Saturday, March 19, 2005

Creative Journal Entry 3

Believe in yourself. If you fail to do this,
no one else will believe in you.

Sometimes I fail miserably at doing this. I have not at those times the strength to believe in anything about me. I do not recognize myself as worthy of the least faith and respect, but this is mostly a temporary feeling. I know deep down that I can accomplish much if I only try.

If I am not for myself, probably others will not be for me. It is hard to believe in myself intimately knowing my limitations and failures, but these things are not me. I am not defined by the negative moments. I am greater than the fleeting doubt. I have many abilities and talents and can use those to touch the world.

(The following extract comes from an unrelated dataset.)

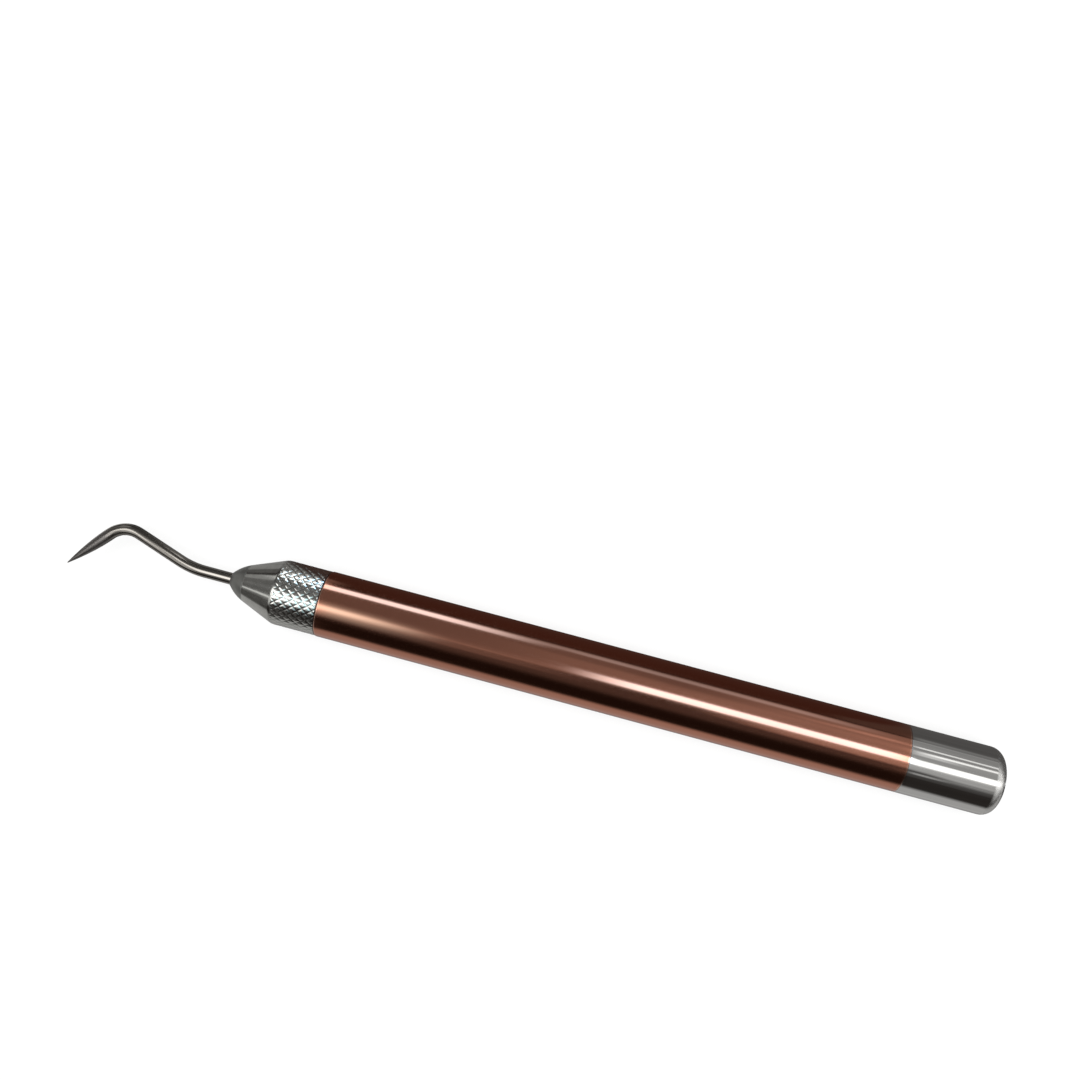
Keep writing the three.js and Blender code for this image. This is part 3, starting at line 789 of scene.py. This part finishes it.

When I complete some work of art or piece of writing, it boosts my self-confidence. I feel powerful and creatively alive. At that moment, I feel that I can do anything. If only I could sustain the feeling longer, I might begin to believe in myself constantly.

If others do not believe in me that is a problem, but if I fail to believe in myself that is a disaster. Without believing, I flounder in feelings of inadequacy, incompetence, and insecurity. There is little I can do when beset by such negativity. Even my best-laid plans go awry when I am in such a personal space.

I must strive to believe in myself more consistently. If I do this, the world will seem a kinder place to me because it will reflect back positively to me. People will trust me because I am trustworthy. These changes will allow me to develop into a stronger person. I will enjoy my life more fully because I know I measure up.